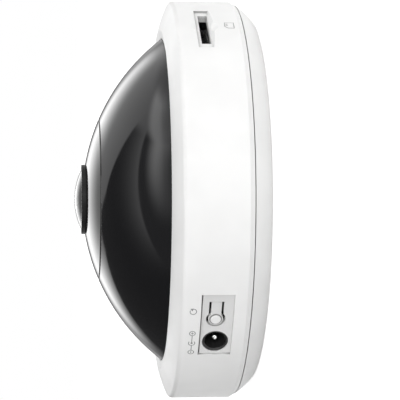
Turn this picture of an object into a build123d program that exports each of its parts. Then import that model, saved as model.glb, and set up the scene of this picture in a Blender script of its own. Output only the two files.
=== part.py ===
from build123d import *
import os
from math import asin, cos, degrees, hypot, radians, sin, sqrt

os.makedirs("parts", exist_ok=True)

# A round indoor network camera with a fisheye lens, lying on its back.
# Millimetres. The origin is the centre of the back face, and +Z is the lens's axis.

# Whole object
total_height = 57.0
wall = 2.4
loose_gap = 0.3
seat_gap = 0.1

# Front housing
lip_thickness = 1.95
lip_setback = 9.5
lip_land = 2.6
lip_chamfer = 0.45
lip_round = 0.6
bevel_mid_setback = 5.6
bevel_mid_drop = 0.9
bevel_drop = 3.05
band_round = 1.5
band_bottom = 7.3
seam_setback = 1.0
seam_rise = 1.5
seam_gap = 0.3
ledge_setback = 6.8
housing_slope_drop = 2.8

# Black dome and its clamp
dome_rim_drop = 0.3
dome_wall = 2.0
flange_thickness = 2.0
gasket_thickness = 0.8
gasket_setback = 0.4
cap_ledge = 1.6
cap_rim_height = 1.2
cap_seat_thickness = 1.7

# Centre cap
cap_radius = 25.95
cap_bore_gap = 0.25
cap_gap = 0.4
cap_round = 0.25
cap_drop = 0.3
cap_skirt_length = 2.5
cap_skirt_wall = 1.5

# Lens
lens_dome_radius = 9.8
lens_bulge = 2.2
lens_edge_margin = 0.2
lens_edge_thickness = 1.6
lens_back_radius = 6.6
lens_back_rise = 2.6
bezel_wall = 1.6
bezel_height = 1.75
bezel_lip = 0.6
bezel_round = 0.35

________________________

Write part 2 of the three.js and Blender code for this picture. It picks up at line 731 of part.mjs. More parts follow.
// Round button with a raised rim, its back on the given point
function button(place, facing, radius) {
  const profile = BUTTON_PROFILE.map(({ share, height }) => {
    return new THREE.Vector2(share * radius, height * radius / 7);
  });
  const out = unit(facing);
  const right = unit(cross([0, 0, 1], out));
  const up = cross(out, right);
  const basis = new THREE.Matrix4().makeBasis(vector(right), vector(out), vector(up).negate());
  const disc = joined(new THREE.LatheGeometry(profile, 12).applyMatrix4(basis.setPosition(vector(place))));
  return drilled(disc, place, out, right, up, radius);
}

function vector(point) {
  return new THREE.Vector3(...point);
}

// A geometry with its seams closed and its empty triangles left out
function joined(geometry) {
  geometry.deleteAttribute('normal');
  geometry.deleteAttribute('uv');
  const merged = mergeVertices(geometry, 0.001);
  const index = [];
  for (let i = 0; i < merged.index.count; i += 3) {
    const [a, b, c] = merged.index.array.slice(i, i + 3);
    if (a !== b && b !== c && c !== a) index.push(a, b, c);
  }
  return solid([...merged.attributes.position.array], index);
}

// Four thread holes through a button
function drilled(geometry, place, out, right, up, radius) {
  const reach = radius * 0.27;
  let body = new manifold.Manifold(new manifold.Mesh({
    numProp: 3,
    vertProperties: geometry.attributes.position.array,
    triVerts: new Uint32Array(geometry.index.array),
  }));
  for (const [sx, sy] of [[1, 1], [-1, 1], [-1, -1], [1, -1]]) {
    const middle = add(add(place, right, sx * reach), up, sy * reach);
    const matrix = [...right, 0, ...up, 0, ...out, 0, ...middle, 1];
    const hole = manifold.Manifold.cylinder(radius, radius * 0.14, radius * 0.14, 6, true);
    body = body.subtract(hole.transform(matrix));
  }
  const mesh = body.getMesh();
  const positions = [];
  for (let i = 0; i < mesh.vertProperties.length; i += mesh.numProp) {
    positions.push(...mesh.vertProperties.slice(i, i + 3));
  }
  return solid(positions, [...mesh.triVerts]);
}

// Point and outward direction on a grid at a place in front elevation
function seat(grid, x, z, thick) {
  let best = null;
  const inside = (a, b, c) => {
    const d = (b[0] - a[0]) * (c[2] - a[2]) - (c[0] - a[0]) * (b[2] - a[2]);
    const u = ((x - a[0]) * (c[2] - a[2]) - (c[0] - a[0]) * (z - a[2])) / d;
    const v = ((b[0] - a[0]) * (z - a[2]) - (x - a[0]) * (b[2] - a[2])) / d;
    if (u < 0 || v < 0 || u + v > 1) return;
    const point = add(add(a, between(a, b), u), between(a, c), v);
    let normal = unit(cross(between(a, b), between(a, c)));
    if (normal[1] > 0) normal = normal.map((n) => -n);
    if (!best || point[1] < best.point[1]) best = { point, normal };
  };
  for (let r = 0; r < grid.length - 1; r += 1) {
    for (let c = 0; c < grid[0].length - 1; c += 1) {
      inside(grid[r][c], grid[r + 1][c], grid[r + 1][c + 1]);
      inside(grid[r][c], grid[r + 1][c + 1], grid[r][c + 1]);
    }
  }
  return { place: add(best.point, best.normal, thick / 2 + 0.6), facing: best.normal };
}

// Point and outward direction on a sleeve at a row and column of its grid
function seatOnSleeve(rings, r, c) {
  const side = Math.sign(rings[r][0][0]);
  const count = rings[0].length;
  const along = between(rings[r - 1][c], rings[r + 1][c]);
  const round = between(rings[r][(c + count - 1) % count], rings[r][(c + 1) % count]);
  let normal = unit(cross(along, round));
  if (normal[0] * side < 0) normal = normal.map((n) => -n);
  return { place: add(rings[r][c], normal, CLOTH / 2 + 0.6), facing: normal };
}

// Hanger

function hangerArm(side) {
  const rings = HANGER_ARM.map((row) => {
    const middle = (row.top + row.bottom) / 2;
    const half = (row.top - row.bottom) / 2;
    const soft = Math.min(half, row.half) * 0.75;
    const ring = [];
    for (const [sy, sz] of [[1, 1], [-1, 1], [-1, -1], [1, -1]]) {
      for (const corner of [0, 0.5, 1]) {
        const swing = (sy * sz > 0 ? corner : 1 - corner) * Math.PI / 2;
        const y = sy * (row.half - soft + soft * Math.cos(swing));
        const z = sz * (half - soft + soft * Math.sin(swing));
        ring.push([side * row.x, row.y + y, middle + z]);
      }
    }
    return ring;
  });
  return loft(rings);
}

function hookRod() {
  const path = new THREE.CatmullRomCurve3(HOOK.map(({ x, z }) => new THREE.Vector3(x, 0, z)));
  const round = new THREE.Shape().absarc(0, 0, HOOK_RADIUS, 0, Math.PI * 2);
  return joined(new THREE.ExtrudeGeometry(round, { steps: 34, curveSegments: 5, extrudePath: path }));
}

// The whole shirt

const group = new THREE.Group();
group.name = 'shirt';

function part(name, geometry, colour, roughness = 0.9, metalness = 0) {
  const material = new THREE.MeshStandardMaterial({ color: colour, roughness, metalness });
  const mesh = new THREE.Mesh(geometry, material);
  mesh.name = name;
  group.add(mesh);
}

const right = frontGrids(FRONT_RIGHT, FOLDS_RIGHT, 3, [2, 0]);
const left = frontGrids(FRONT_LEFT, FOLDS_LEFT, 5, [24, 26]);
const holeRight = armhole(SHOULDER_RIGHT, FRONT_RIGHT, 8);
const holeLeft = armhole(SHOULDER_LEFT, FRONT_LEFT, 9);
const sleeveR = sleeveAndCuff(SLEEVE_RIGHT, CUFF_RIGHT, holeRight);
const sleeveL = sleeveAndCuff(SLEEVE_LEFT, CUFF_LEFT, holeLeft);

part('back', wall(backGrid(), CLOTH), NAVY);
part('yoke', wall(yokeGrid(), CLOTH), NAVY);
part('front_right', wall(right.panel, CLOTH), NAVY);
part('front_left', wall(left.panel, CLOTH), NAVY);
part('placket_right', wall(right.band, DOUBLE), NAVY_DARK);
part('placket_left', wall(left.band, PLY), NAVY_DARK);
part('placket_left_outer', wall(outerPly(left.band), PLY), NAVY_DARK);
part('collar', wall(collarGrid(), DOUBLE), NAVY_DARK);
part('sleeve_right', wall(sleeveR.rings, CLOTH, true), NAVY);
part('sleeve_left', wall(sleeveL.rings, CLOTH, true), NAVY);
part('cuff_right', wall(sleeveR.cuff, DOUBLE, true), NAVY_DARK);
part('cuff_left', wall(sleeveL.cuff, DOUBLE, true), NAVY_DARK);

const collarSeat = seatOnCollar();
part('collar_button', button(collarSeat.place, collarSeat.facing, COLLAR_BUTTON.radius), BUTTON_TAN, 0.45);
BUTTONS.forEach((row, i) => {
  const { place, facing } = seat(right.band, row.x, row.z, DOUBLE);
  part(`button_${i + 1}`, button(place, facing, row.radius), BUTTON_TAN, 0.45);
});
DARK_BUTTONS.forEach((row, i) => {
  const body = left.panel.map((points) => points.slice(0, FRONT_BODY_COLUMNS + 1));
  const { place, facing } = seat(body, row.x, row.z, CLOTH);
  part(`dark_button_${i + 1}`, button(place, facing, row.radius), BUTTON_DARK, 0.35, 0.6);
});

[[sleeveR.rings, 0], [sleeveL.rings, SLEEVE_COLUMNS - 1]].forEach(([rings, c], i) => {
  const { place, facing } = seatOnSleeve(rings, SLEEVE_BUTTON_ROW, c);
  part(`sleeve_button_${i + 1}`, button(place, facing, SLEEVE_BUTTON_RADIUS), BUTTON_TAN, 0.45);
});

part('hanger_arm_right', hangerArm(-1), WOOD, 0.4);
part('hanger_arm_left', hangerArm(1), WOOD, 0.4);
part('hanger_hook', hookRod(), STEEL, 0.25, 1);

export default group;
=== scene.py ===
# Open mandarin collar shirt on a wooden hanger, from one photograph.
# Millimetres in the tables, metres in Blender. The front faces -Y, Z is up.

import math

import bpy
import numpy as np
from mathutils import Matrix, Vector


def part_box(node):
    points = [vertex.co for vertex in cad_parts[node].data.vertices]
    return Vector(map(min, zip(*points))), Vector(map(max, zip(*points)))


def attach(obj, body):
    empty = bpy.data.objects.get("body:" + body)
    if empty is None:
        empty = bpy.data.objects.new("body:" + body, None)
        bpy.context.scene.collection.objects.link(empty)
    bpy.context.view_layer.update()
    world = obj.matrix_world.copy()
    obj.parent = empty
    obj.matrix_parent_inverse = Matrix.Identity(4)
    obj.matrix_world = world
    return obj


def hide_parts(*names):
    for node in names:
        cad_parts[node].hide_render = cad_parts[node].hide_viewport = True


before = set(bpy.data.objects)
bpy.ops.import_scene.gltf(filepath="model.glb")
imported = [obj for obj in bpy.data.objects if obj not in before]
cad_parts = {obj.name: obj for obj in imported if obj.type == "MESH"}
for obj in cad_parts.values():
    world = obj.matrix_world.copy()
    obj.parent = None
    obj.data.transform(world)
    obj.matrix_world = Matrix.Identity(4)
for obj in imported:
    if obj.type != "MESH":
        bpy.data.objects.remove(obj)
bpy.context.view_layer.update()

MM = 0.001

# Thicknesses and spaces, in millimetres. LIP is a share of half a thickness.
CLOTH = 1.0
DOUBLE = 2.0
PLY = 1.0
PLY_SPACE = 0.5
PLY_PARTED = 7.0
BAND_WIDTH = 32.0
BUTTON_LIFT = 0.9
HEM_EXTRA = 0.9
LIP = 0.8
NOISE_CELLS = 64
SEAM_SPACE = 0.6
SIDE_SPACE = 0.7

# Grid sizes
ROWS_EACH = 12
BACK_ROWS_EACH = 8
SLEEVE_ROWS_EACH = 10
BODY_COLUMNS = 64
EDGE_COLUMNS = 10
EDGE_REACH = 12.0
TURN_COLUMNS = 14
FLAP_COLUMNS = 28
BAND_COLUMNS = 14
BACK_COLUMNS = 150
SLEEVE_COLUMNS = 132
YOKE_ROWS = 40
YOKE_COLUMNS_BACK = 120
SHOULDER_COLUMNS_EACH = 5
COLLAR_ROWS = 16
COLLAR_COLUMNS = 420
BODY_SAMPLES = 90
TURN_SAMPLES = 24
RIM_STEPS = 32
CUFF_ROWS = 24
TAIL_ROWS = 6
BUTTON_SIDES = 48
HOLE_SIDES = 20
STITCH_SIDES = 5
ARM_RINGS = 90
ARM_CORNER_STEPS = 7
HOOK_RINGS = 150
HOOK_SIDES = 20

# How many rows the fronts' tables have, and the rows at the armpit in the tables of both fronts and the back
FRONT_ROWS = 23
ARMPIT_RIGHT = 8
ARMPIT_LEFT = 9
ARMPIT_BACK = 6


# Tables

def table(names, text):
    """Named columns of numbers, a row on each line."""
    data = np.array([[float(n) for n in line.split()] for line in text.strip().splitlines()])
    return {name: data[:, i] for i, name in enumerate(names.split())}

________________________

— OBJECTIVE —
Write out, exactly as they stand, the lines from the one containing "Turn this picture" through the one containing "from math import", both ends included.

— RESULT BELOW —
Turn this picture of an object into a build123d program that exports each of its parts. Then import that model, saved as model.glb, and set up the scene of this picture in a Blender script of its own. Output only the two files.
=== part.py ===
from build123d import *
import os
from math import asin, cos, degrees, hypot, radians, sin, sqrt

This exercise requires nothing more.